When two people play out their strategies, the combination often creates a polarity of positions or stances which then leads to a further pattern or dance in the dynamic of interpersonal reactivity. When any of these behaviours to get our needs met fail, we tend to ultimately withdraw from the person we want to be close to, or close off ourselves, and so the relationship, from a place where we can’t be reached. We can become emotionally unavailable and walled off by our own hurt. Nearly all of our emotions will be expressed though behaviours we learnt or adapted as a child, rather than our functional healthy and balanced adult self. Many of our triggers come from that young place too, rather than the other person; we are responsible for our reactivity, not the other person.

We all ‘make up’ stories about others. Michael Neil says there are four people in every relationship and two of them don’t help. Each of us has arguments in our head with the ‘sock puppet’ version of the other in their head, when that person isn’t even there and the argument hasn’t even happened. We are creating conflict and difficulty in our own mind; as is the other person. So we bring into the shared relational space a reality and behaviour that makes sense to us in our own mind but is infact a projection of our own reality. We need to understand that so much of our experience unfolds in our own minds and thinking. “Everybody is doing the best they can given the thinking that looks real to them” (Syd Banks). What if the person you perceive as difficult isn’t, you just think they are and that thought is causing the difficulty? What if, like you, that person is merely living in a separate reality to you? The meeting place is to acknowledge there isn’t one reality, but two. To believe there is only yours and to take a position on that thought is the root of most conflict, of right or wrong, fault and blame. To try and argue the other’s down is to deny and control.

We may also have a number of strategies we employ once we realise our chosen one is not the ideal partner we once thought. We may galvanise ourselves around the project of managing this situation: either change them so they are more like our ideal version of who we want them to be, change ourselves so we can become their ideal version, look for other sources to met our needs outside the relationship, or give up on the relationship entirely as hopeless and ourselves as deserving or being able to manage a relationship.
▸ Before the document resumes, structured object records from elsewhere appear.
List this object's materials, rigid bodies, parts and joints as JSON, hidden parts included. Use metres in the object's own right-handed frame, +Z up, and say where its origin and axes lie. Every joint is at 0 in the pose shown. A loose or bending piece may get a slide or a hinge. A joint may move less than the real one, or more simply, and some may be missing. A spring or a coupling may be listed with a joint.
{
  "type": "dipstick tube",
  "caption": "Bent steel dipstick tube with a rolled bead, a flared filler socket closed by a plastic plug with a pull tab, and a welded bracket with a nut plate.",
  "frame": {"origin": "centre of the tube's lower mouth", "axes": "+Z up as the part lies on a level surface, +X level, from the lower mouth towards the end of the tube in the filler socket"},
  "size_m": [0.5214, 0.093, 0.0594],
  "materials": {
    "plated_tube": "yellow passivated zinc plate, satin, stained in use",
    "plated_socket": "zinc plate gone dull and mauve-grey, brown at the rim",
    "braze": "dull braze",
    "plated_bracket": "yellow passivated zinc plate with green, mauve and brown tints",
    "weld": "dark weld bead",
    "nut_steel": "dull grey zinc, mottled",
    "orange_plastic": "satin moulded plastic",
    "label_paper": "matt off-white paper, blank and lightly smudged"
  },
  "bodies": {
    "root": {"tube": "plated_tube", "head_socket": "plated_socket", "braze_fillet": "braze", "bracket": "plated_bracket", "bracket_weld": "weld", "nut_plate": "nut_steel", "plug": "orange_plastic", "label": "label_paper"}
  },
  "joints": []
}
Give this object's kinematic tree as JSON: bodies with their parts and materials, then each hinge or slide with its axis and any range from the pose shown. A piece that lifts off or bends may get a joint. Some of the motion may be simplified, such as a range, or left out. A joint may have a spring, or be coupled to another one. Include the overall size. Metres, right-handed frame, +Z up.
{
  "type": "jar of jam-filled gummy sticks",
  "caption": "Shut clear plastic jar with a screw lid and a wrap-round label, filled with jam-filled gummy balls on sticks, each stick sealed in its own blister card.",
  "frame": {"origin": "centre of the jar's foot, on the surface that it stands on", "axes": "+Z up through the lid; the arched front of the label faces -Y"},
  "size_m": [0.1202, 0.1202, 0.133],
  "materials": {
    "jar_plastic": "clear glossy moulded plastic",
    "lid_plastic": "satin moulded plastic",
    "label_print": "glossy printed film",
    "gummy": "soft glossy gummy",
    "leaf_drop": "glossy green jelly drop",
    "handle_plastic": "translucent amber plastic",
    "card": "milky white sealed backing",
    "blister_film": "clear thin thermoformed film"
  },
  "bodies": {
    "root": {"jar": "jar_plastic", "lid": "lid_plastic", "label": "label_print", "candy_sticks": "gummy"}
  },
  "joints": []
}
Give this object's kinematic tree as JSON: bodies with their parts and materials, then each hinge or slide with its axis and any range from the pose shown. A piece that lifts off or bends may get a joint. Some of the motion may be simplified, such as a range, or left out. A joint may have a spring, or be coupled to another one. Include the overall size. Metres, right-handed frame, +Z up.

Thich Nhat Hanh talks of how we can chose not to wound others through addressing our fears in the relational field by turning our fears into love. He outlines four principles. Offering our presence to another despite our own emotional turmoil: “Darling, I’m here for you”. Recognising our beloved and how much their presence to us matters: “Darling, I know you are there, and I am so happy.” Relieving suffering when we know our person is hurting and acknowledging their emotions: “Darling, I know you are suffering. That is why I am here for you.” And finally, reaching out to ask for help; our core vulnerability being the ability to reach out to the one that hurt us most:  “Darling, I am suffering; please help.” 

These four principles speak to remaining emotionally available to another in a scary, contested space which often leads to defence, attack and withdrawal. Our challenge is to stay open to the other’s emotional world whilst staying present to our own and to allow our avoidance and protection mechanisms to drop away. The capacity to know our own strategies, position and role in the dynamic, and to own our hurt can change our capacity to relate, connect and so be met. We can become the harbour.